Desde hace ya bastante rato en Colombia estamos convencidos de que la mayoría de los males que nos aquejan se explican por la corrupción. Usamos ese amplio término para referirnos a las mangualas que suelen encontrarse al interior de casi todas las iniciativas públicas que intentamos sacar adelante, y que por lo tanto las condenan a enfrentarse a enormes dificultades desde su misma génesis. Es tal el nivel de normalización de esas prácticas que ya no aspiramos con demasiada fe a contar con transparencia y honestidad en los procesos, sino que nos conformamos con que las cosas se hagan de alguna forma, aunque sea a medias o de manera imperfecta. Hemos asumido un papel pasivo y hemos preferido señalar a los corruptos como ajenos a nuestra realidad, como un grupo de villanos que nos someten y no como un resultado inevitable de nuestra aquiescencia con la trampa y el atajo.

Sin embargo, es muy frecuente descubrir a esos acusadores rabiosos cometiendo ellos mismos faltas inexcusables. He repetido en varias ocasiones en este espacio lo dañino que es nuestra aparente holgura o tolerancia frente a las faltas que creemos menores. Por eso no nos importa mucho el colado en la fila, el maleducado que tira la basura en la calle, el desobediente que cree que el orden es una tontería, el aprovechado que se vale de artimañas para conseguir algún banal beneficio, ni el que llega tarde a la reunión. Poco a poco va creciendo nuestra indolencia, va creciendo la falta, y ya solo hacemos ruido cuando el desfalco o el descaro llega a los titulares de prensa.

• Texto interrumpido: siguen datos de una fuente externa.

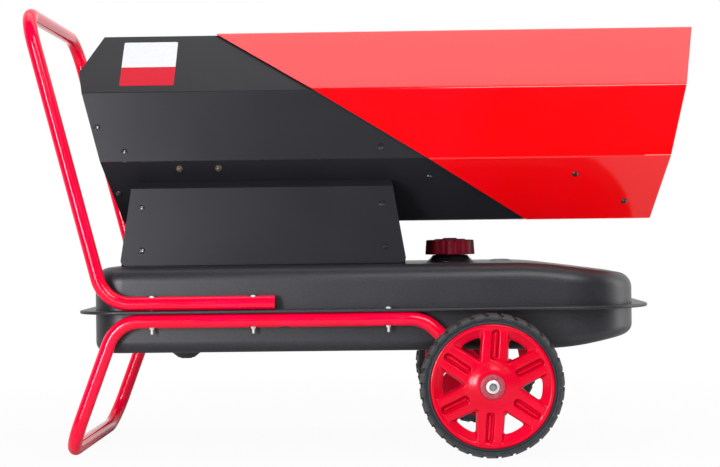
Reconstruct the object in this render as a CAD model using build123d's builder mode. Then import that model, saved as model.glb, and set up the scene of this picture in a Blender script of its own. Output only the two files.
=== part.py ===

Un caso que suelo usar para ilustrar esta situación se refiere a quienes estacionan su carro en lugares prohibidos cuando asisten a una celebración religiosa. En varios de los sectores de la ciudad se pueden observar legiones de fieles dejando tranquilamente sus vehículos en vías en las que expresamente está prohibido hacerlo, violando las normas mientras van a manifestar su fe. Cuando he intentado explicarles, sin éxito, que deben practicar lo que predican y portarse bien, me he ganado no pocos insultos y miradas de desasosiego, y lo que es más grave: algunos ni siquiera entienden qué es lo que están haciendo mal. Menciono a las comunidades religiosas como un ejemplo extremo porque considero que tienen, en principio, una conciencia colectiva y moral más desarrollada que otros grupos, no porque sean los únicos que fallan. Si revisamos los alrededores de algunas discotecas o restaurantes encontraremos más de lo mismo y cosas peores.

Creo entonces que debemos empezar por nosotros mismos. Si queremos realmente facilitar un entorno más honesto y justo, no necesitamos Mesías redentores ni superhombres que nos salven. En el día a día de cada uno de los colombianos está la clave para convertirnos en una sociedad menos desalmada. El proceso será largo y quizá nos lleve unas cuantas generaciones, pero lo que no podemos hacer es seguir sembrando la semilla de la trampa y luego sorprendernos porque el árbol da frutos podridos.